Ce disant, je ne pense pas au mont Orford, le mont Orford relève plus de la bêtise que de l'arrogance. Parlant d'arrogance, je pense au projet de loi no 9 tout récemment déposé par la ministre déléguée aux Transports, Mme Boulet.

Que je sache, l'énormité de la chose n'a pas encore été relevée. Le contexte : fin 2004 une juge donne raison aux 600 familles riveraines de la piste du Petit Train du Nord qui se plaignaient du bruit que font les motoneiges. La juge a interdit la circulation des dites motoneiges sur une section de la piste (entre Saint-Faustin et Labelle). Jugement qui fait date au sens où, pour une rare fois, la qualité de la vie des citoyens a prévalu sur l'industrie habituée à s'approprier l'espace public au nom du progrès et des jobs.

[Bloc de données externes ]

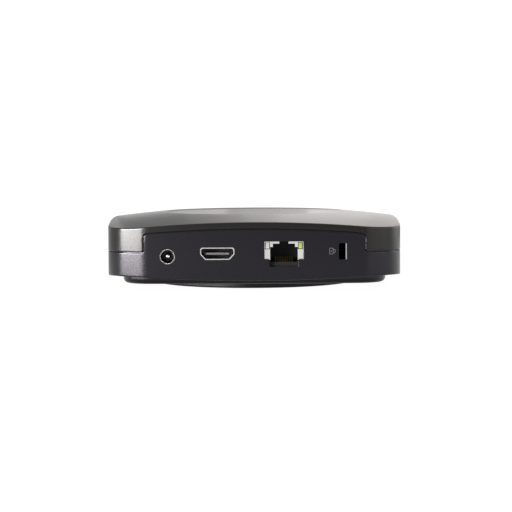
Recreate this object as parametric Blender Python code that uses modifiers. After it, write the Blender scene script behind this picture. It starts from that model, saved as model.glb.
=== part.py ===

D'autres s'apprêtaient à faire valoir, eux aussi, leur droit au silence, mais M. Charest s'est dépêché d'apporter des modifications à la Loi sur les véhicules hors route, interdisant tout recours judiciaire portant sur le bruit et les émanations produits par ces véhicules. Je comprends qu'un recours judiciaire peut être abusif, mais illégal ? Anyway, la mesure valait jusqu'en mai 2006. Le projet de loi numéro 9 la prolongera jusqu'en 2011 !

Pourquoi s'arrêter là ? Pour les 10 prochaines années tout recours judiciaire contre la contamination des sols par le lisier de porc devrait être interdit. Cela compléterait bien la levée du moratoire sur les porcheries. Pour les 10 prochaines années tout recours judiciaire contre la construction domiciliaire dans les zones vertes est interdit. cela mettrait fin au zonage agricole qui empêche tant le progrès.

Le style de M. Charest est contenu tout entier dans ce projet de loi qui impose le silence. Taisez-vous, citoyens, qu'on entende les moteurs.